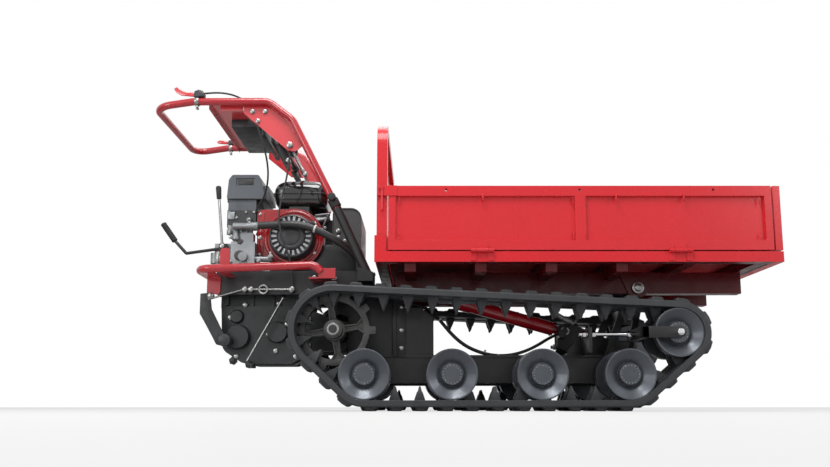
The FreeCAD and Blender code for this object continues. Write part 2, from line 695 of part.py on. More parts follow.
def recoil_starter():
    profile = [(0, 0), (STARTER_R, 0), (STARTER_R, -STARTER_DEEP + 14), (STARTER_R - 14, -STARTER_DEEP),
               (0, -STARTER_DEEP)]
    face = Part.Face(Part.makePolygon([Vector(r, y, 0) for r, y in profile + profile[:1]]))
    cup = face.revolve(Vector(0, 0, 0), Vector(0, 1, 0), 360)
    centre = across(0, 0, -STARTER_DEEP - 4, -STARTER_DEEP, 40)
    slots = []
    for i in range(SLOTS):
        slot = box(50, 70, -STARTER_DEEP - 1, -STARTER_DEEP + 10, -6, 6)
        slot.rotate(Vector(0, 0, 0), Vector(0, 1, 0), i * 360.0 / SLOTS)
        slots.append(slot)
    cup = joined([cup, centre]).cut(Part.makeCompound(slots))
    cup.translate(Vector(CRANK_X, SHROUD_Y0, CRANK_Z))
    handle = box(CRANK_X + 60, CRANK_X + 86, SHROUD_Y0 - 40, SHROUD_Y0 - 18, CRANK_Z + 46, CRANK_Z + 58)
    return joined([cup, handle])


save("recoil_starter", recoil_starter())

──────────

Stated exercise: Emit the full listing verbatim.

The completed task:
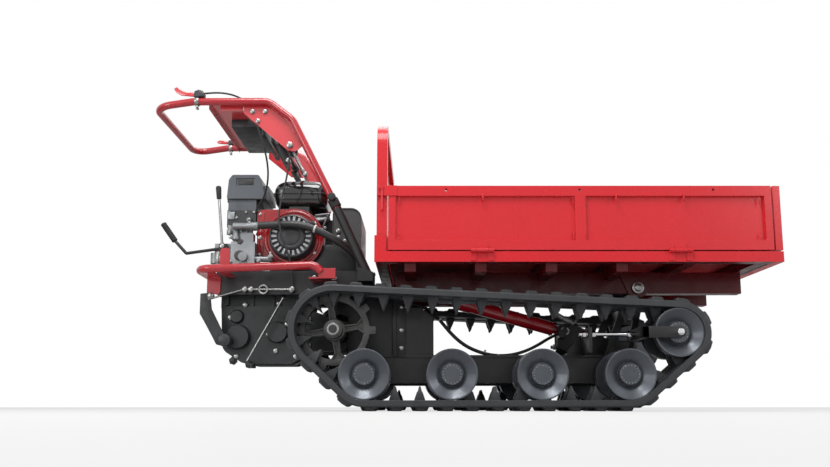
The FreeCAD and Blender code for this object continues. Write part 2, from line 695 of part.py on. More parts follow.
def recoil_starter():
    profile = [(0, 0), (STARTER_R, 0), (STARTER_R, -STARTER_DEEP + 14), (STARTER_R - 14, -STARTER_DEEP),
               (0, -STARTER_DEEP)]
    face = Part.Face(Part.makePolygon([Vector(r, y, 0) for r, y in profile + profile[:1]]))
    cup = face.revolve(Vector(0, 0, 0), Vector(0, 1, 0), 360)
    centre = across(0, 0, -STARTER_DEEP - 4, -STARTER_DEEP, 40)
    slots = []
    for i in range(SLOTS):
        slot = box(50, 70, -STARTER_DEEP - 1, -STARTER_DEEP + 10, -6, 6)
        slot.rotate(Vector(0, 0, 0), Vector(0, 1, 0), i * 360.0 / SLOTS)
        slots.append(slot)
    cup = joined([cup, centre]).cut(Part.makeCompound(slots))
    cup.translate(Vector(CRANK_X, SHROUD_Y0, CRANK_Z))
    handle = box(CRANK_X + 60, CRANK_X + 86, SHROUD_Y0 - 40, SHROUD_Y0 - 18, CRANK_Z + 46, CRANK_Z + 58)
    return joined([cup, handle])


save("recoil_starter", recoil_starter())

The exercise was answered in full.